### Exercise task
Pick every line from the data that holds the word "None".

──────────

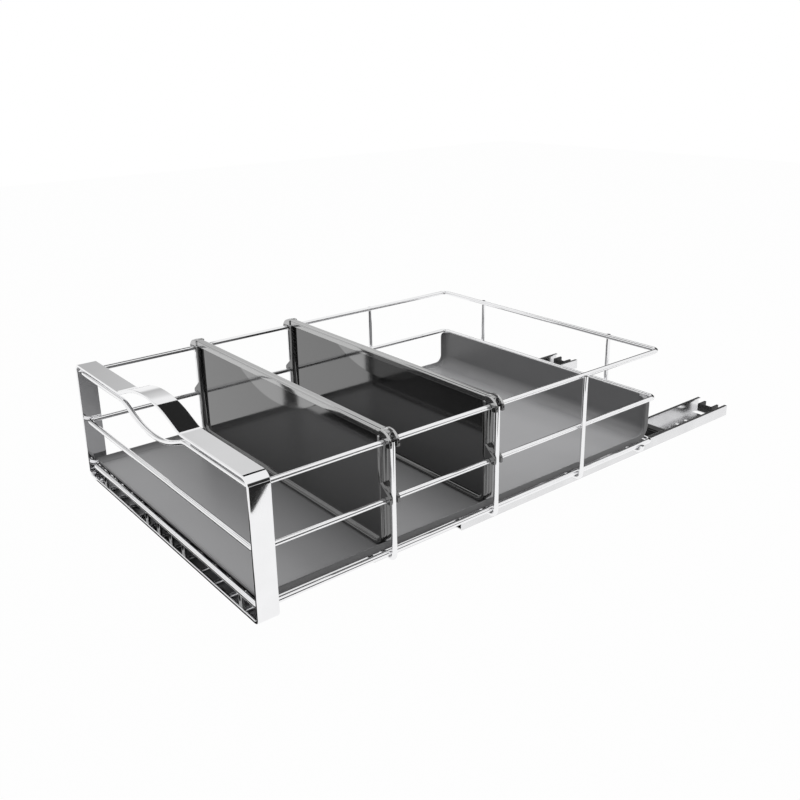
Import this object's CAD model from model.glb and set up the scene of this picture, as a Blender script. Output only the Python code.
# %% [markdown]
# # A pull-out wire basket
# This lesson dresses a basket that runs on two drawer slides. The frame below brings the pieces at
# their true size, each on the body that it moves with. Every cell after it makes one piece or one
# finish. The pieces that are seen closely are modelled again with softer edges, and the small
# hidden ones keep their exact shape and get a finish.

import math

import bmesh
import bpy
from mathutils import Matrix, Vector


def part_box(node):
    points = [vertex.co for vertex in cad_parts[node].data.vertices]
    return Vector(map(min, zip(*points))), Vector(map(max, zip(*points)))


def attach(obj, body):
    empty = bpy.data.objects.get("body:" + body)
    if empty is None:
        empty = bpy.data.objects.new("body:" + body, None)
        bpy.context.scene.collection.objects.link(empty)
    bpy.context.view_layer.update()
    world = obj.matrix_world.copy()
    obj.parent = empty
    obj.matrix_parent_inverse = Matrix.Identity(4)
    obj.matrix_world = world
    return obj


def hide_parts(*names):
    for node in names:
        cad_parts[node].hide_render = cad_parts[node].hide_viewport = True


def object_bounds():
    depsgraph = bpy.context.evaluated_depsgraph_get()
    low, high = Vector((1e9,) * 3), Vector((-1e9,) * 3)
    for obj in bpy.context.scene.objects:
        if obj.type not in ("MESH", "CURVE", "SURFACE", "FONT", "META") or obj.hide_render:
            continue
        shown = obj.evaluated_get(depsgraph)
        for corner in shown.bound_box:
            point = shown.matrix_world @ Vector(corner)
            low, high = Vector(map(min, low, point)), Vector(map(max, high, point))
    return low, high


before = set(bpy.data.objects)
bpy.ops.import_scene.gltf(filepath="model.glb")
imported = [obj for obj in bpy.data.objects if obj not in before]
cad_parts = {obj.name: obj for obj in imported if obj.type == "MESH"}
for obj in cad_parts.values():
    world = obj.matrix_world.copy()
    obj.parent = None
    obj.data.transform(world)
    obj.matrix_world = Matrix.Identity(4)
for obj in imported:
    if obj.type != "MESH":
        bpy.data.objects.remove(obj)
cad_box = [list(corner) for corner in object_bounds()]
MM = 0.001
print("the basket fills", [round(high - low, 4) for low, high in zip(*cad_box)], "metres")

# %% [markdown]
# ## The camera
# A product camera looks down on the basket from its front right. Its place is in metres and its
# turn in degrees. The small shift lowers the frame without tilting the camera, so the uprights
# keep their perspective.

# %% Camera
CAMERA_PLACE = (0.7113, -0.7525, 0.43325)
CAMERA_TURN = (71.548, 0.946, 51.207)
CAMERA_LENS = 40.08
CAMERA_SHIFT = -0.05

camera_data = bpy.data.cameras.new("product_camera")
camera_data.lens = CAMERA_LENS
camera_data.sensor_width = 36.0
camera_data.shift_y = CAMERA_SHIFT
camera = bpy.data.objects.new("product_camera", camera_data)
camera.location = CAMERA_PLACE
camera.rotation_euler = [math.radians(angle) for angle in CAMERA_TURN]
bpy.context.scene.collection.objects.link(camera)
bpy.context.scene.camera = camera
bpy.context.scene.view_settings.view_transform = "Standard"
print("camera at", CAMERA_PLACE)

# %% [markdown]
# ## Writing shaders as sums
# Node trees are hard to read when each link is written out. A signal wraps one socket, so that
# `1 - mask * 0.5` adds its Math nodes by itself. Any other node comes from one method, which takes
# the node's type, its settings and the values or signals of its sockets.

# %% Shader helpers
class Signal:
    """A number or colour on its way through a node tree."""

    def __init__(self, recipe, socket):
        self.recipe = recipe
        self.socket = socket

    def combine(self, operation, first, second):
        return self.recipe.node("Math", {"operation": operation}, {0: first, 1: second})

    def __add__(self, other):
        return self.combine("ADD", self, other)

    def __sub__(self, other):
        return self.combine("SUBTRACT", self, other)

    def __rsub__(self, other):
        return self.combine("SUBTRACT", other, self)

    def __mul__(self, other):
        return self.combine("MULTIPLY", self, other)

    def most(self, other):
        return self.combine("MAXIMUM", self, other)

    __radd__ = __add__
    __rmul__ = __mul__


class Recipe:
    """A node tree, with one method that makes any node."""

    def __init__(self, owner):
        owner.use_nodes = True
        self.tree = owner.node_tree
        self.tree.nodes.clear()

    def node(self, kind, settings=None, values=None, out=0):
        made = self.tree.nodes.new("ShaderNode" + kind)
        for key, value in (settings or {}).items():
            setattr(made, key, value)
        for key, value in (values or {}).items():
            if isinstance(value, Signal):
                self.tree.links.new(value.socket, made.inputs[key])
            else:
                made.inputs[key].default_value = value
        return Signal(self, made.outputs[out])

    def smooth(self, signal, start, end):
        """0 before start, 1 after end, and a soft step between them."""
        return self.node(
            "MapRange",
            {"interpolation_type": "SMOOTHSTEP"},
            {"Value": signal, "From Min": start, "From Max": end},
        )

    def place(self, scale=(1.0, 1.0, 1.0)):
        """The piece's own coordinates, stretched by scale."""
        coordinates = self.node("TexCoord", out="Object")
        return self.node("Mapping", None, {"Vector": coordinates, "Scale": scale})

    def noise(self, size, scale=(1.0, 1.0, 1.0), detail=3.0):
        """Soft noise between 0 and 1, whose blotches are about size metres wide."""
        return self.node(
            "TexNoise", None, {"Vector": self.place(scale), "Scale": 1.0 / size, "Detail": detail}
        )

    def tones(self, mask, low, high):
        """A colour that goes from low to high as the mask goes from 0 to 1."""
        settings = {"data_type": "RGBA"}
        return self.node("Mix", settings, {"Factor": mask, "A": low, "B": high}, out="Result")

    def output(self, shader, kind="Material"):
        last = self.tree.nodes.new("ShaderNodeOutput" + kind)
        self.tree.links.new(shader.socket, last.inputs["Surface"])


def finish(name, sockets, bump=None, bump_height=0.0, bump_strength=1.0):
    """A material with one Principled shader. sockets maps socket names to values or signals."""
    material = bpy.data.materials.new(name)
    recipe = Recipe(material)
    values = sockets(recipe)
    if bump is not None:
        height = bump(recipe)
        values["Normal"] = recipe.node(
            "Bump", None, {"Height": height, "Distance": bump_height, "Strength": bump_strength}
        )
    recipe.output(recipe.node("BsdfPrincipled", None, values))
    return material


def grey(level, blue=1.0):
    return (level, level, level * blue, 1.0)


print("shader helpers ready")

# %% [markdown]
# ## The studio
# Chrome has no colour of its own: it shows the room. In a room that is white all over it looks
# like white paint, so a few black cards and the darker parts of the wall give it its dark streaks.
# Only reflections see them. The card above makes the dark band on the hump. Those at floor height
# darken the inside of the frame's foot and draw the wedge below its right corner. The dark part of
# the wall at the back outlines the wires there. The camera sees plain white, and matt surfaces get
# soft light, most of it from above.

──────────

### Solution below
    if empty is None:
        empty = bpy.data.objects.new("body:" + body, None)
    obj.parent = None
    def node(self, kind, settings=None, values=None, out=0):
        return self.node("Mapping", None, {"Vector": coordinates, "Scale": scale})
            "TexNoise", None, {"Vector": self.place(scale), "Scale": 1.0 / size, "Detail": detail}
def finish(name, sockets, bump=None, bump_height=0.0, bump_strength=1.0):
    if bump is not None:
            "Bump", None, {"Height": height, "Distance": bump_height, "Strength": bump_strength}
    recipe.output(recipe.node("BsdfPrincipled", None, values))